Although the effective date and the formal start of the offering typically take place very close together (except in a delayed offering), they are not the same thing. The final price is negotiated by the lead underwriter and issuer at a pricing call, and trading will customarily begin the following day.
The start date of an IPO or secondary offering is also the start of a quiet period imposed by FINRA, during which the underwriter’s research analysts may not publish research reports about the issuer, or make any public appearances related to the issuer. (Do not confuse this with the cooling-off period, which is also sometimes referred to by the term “quiet period.”) For IPOs, the quiet period lasts for 10 calendar days and applies to analysts working for any distribution participant. For other offerings, the quiet period lasts for 3 calendar days and applies only to analysts working for a firm that acted as a manager or co-manager. FINRA allows three exceptions:
1. There is no quiet period if the issuer is an EGC.
2. If a research report or public appearance is relevant to “the effects of significant news or a significant event on the subject company,” then the report may be released or the appearance made before the end of the quiet period.

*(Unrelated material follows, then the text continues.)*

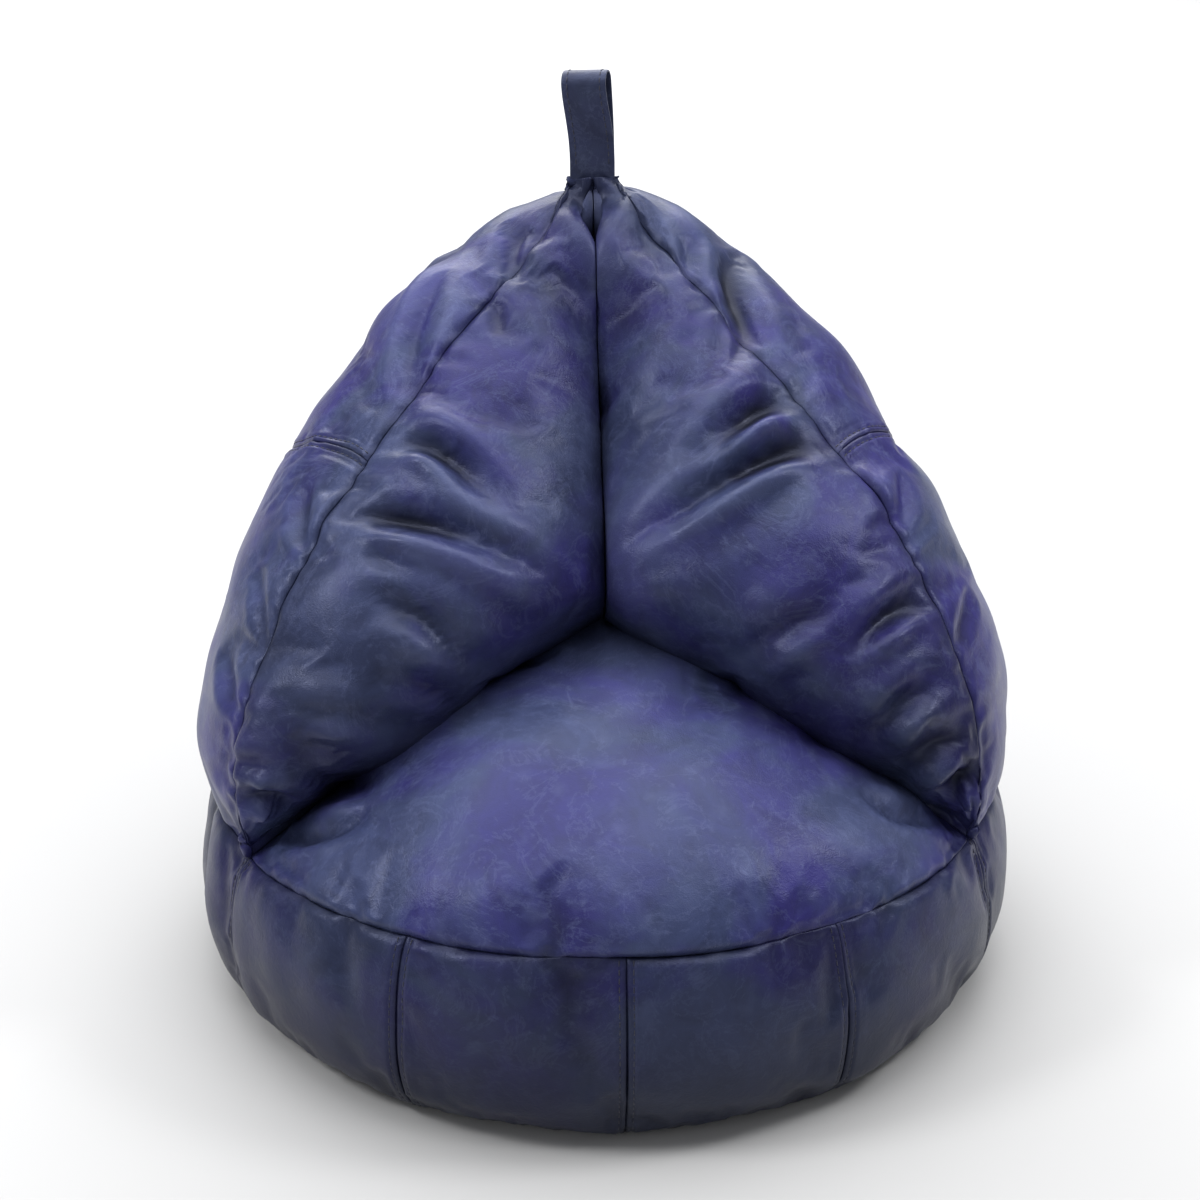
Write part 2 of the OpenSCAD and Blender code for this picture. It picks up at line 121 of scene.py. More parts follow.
# the cover's driving sizes; levels run from 0 at the front corner to 1 at the apex
bag = {
    "ringRadius": .388, "sideBulge": .012, "bulgeSpan": 61, "frontLift": .014, "cornerAngle": 64,
    "bandHeight": (coilLow[2] + coilHigh[2]) / 2,
    "baseRadius": baseHigh[0] - .001, "baseEdge": baseHigh[2],
    "apexBack": (strapLow[1] + strapHigh[1]) / 2, "apexHeight": strapLow[2] - .004, "apexHalf": .024,
    "foldHeight": .338, "foldBack": .08,
    "foldLevel": .45, "splitOuter": .56, "splitInner": .425,
    "zipFrom": 129, "zipOpen": 131.667, "zipGap": .005,
}
apex = np.array([0, bag["apexBack"], bag["apexHeight"]])
apexSide = apex + np.array([bag["apexHalf"], 0, 0])
backCorner = np.array([0, bag["foldBack"], bag["foldHeight"]])
ringBack = bag["ringRadius"] + bag["sideBulge"]
backSpan = 180 - bag["cornerAngle"]
mirror = np.array([-1., 1, 1])


def cubic(a, b, c, d, t):
    # a cubic Bezier curve from a to d, shaped by b and c
    t = np.asarray(t, float)[..., None]
    return (1 - t) ** 3 * a + 3 * t * (1 - t) ** 2 * b + 3 * t * t * (1 - t) * c + t ** 3 * d


def unit(a):
    return a / np.maximum(np.linalg.norm(a, axis=-1, keepdims=True), 1e-9)


def ease(t):
    # 0 to 1 with flat ends: 3t^2 - 2t^3
    t = np.clip(t, 0, 1)
    return t * t * (3 - 2 * t)


def track(v, keys, values):
    # vectors that change in straight steps between keys
    values = np.array(values, float)
    return np.stack([np.interp(v, keys, values[:, k]) for k in range(3)], -1)


def ring(az, side=0):
    # the seam on top of the band, azimuth from the front; side parts it for the zip
    az = np.asarray(az, float)
    size, a = np.abs(az), np.radians(az)
    past = np.clip((size - bag["cornerAngle"]) / bag["bulgeSpan"], 0, 1)
    r = bag["ringRadius"] + bag["sideBulge"] * np.sin(past * np.pi / 2)
    z = bag["bandHeight"] + bag["frontLift"] * np.cos(np.clip(size / bag["cornerAngle"], 0, 1) * np.pi / 2)
    gap = bag["zipGap"] * np.clip((size - bag["zipFrom"]) / (bag["zipOpen"] - bag["zipFrom"]), 0, 1)
    return np.stack([r * np.sin(a), -r * np.cos(a), z + side * gap], -1)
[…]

3. There is no quiet period for research reports if the offering is a follow-on offering of an actively traded security and the research report meets the standards for safe harbor under SEC Rule 139. The most common cases of safe harbor under Rule 139 include the issuer being a WKSI or seasoned issuer, or the report being about the issuer’s industry in general. Note that meeting the standards of the Rule 138 safe harbor for research reports about the issuer’s other securities does not count.